From: Laurent Guerby <[log in to unmask]>
>[Note: I'm not speaking for ACT here, it's just my humble programmer
>opinion on the multi-language issue.]
>> I beg to disagree: the codeview format as used by MSVC++ is pretty much a
>> facto standard for NT.
> There's the Borland world, plus the Watson compiler seem to be used
> a lot too. I talked about "standard", you talked about "de facto
> standard" so we don't really disagree here ;-).
Except that if I recall correctly, Borland also uses the codeview approach,
and does support the standard stdcall and cdecl conventions, so differences
are mainly in the area of name mangling. I don't know about the Watcom
compiler, but I'd be surprised if they didn't also use it. This is of
course ignoring runtime system issues, but DLL's provide a fairly
straightforward mechanism for dealing with this. (We're only disagreeing, I
think, on how we're drawing our distinctions).
>> The "won't work" tends to be mainly in the area of inheritance across the
>> language boundary. Most other issues are pretty workable.
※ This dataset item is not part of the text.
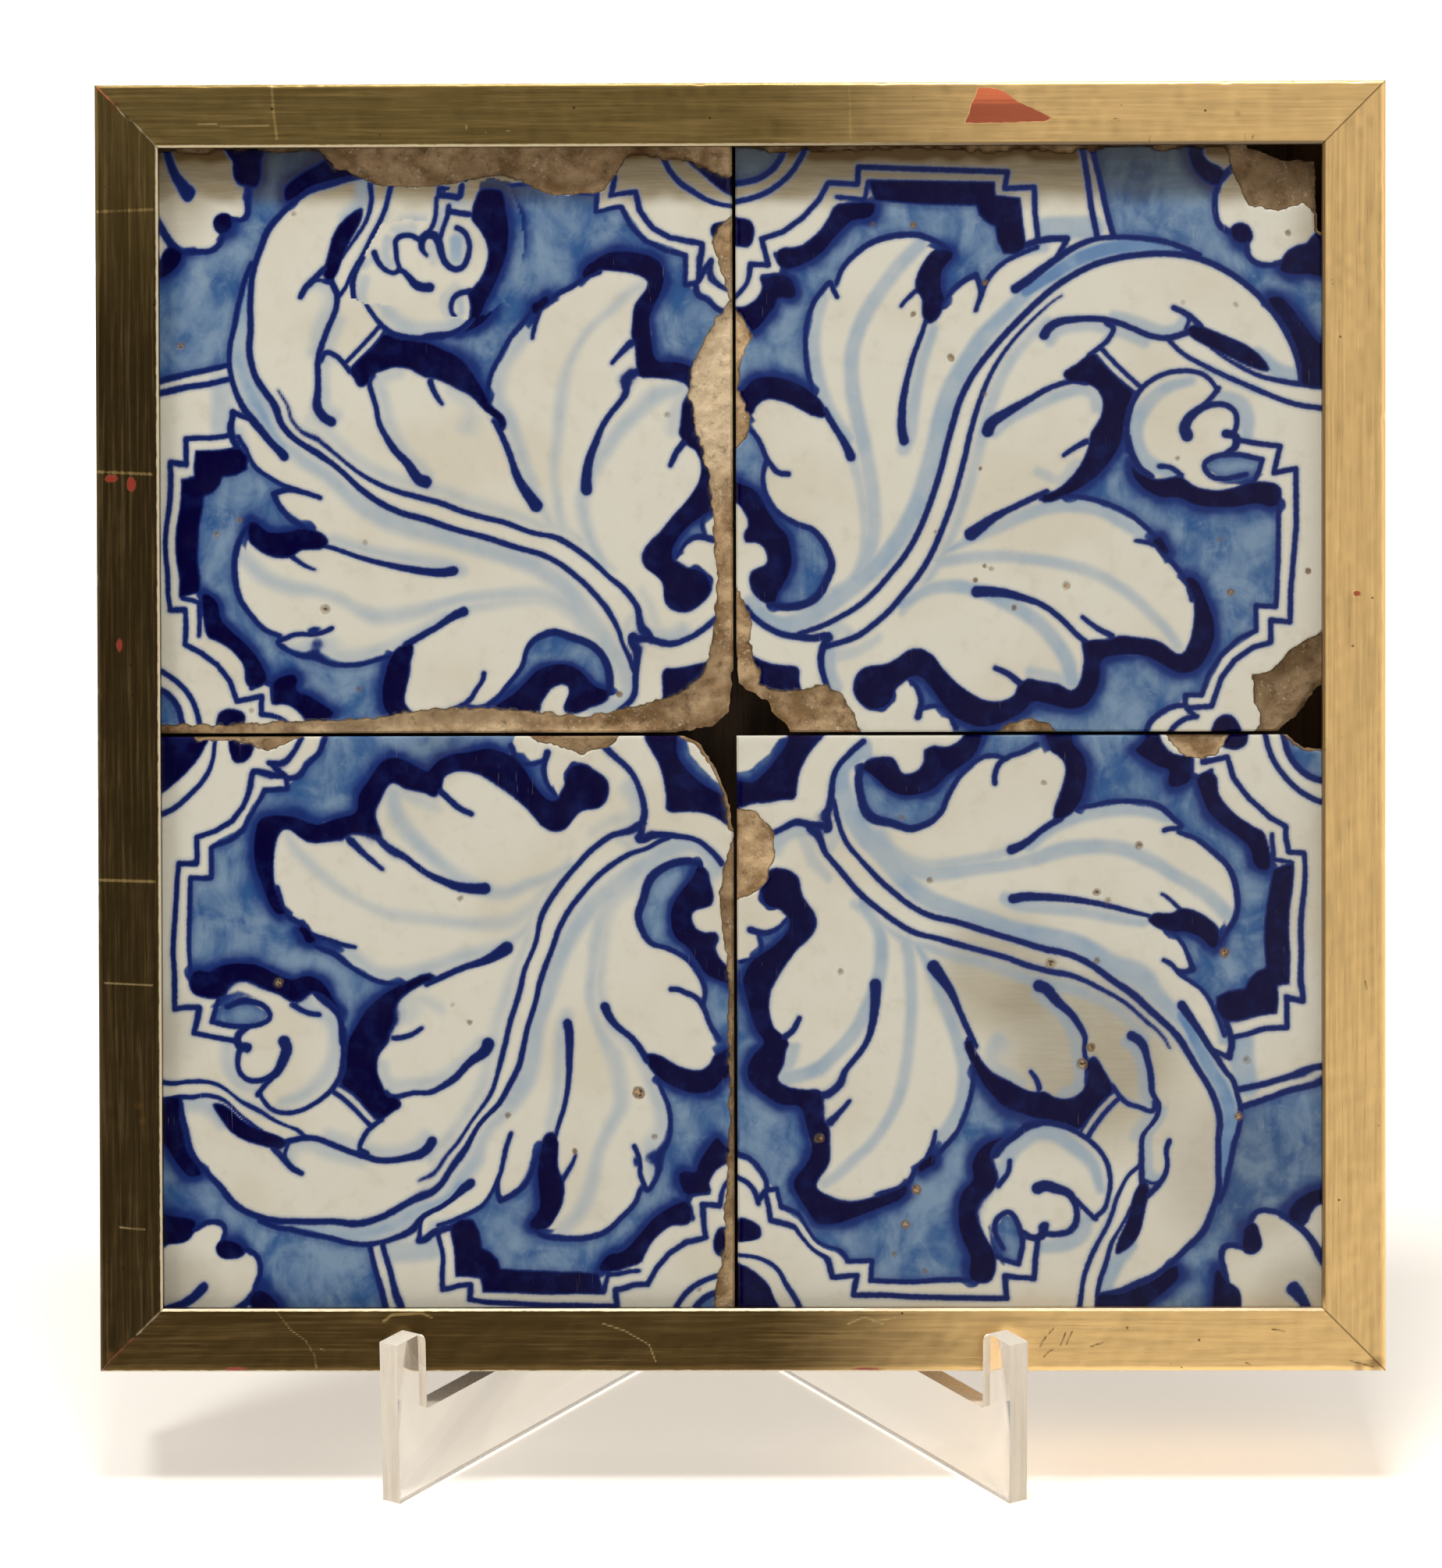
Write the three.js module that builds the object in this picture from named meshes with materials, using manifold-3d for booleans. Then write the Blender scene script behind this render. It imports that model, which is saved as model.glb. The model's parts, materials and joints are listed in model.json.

I agree with your general points about C vs C++
> Also exceptions (language and system), tasking synchronization and
> communication, interrupts.
I'll hazard some minor disagreement on this. As far as tasking/threading
goes, pretty much all compilers I've run into for Windows use the underlying
threads api's, and can use the windows api's for synchronization and
communication. Within an Ada DLL, it's also possible to have foreign
threads synchronize in our implementation because we wrap them with an Ada
context when they enter the DLL. In the other direction, since the Ada
piece is an "add-on" to the basic thread representation, there is no problem
synchronizing within a C/C++ dll.
I agree that exceptions are problematic. Interrupts are a bit of a
non-issue, since you have to go into the DDK to use them, and you wind up
synchronizing at a higher level that's available to any high level language
that can utilize the windows Apis.
> But there's a tradeoff not to be missed here: if you choose to mix
> C++ and Ada 95, you may end up with a list of constructs to avoid
> on both sides (that you may have learned the hard way, after the
> design phase), so the gain may be less than expected against the
> separate-executable method.
I also agree with this in general. For the specific situation he mentioned,
though, it sounded like he was mainly concerned with GUI stuff in C++
interfacing with Ada for computation. So, I think the specific situation
is likely to be somewhat more straightforward.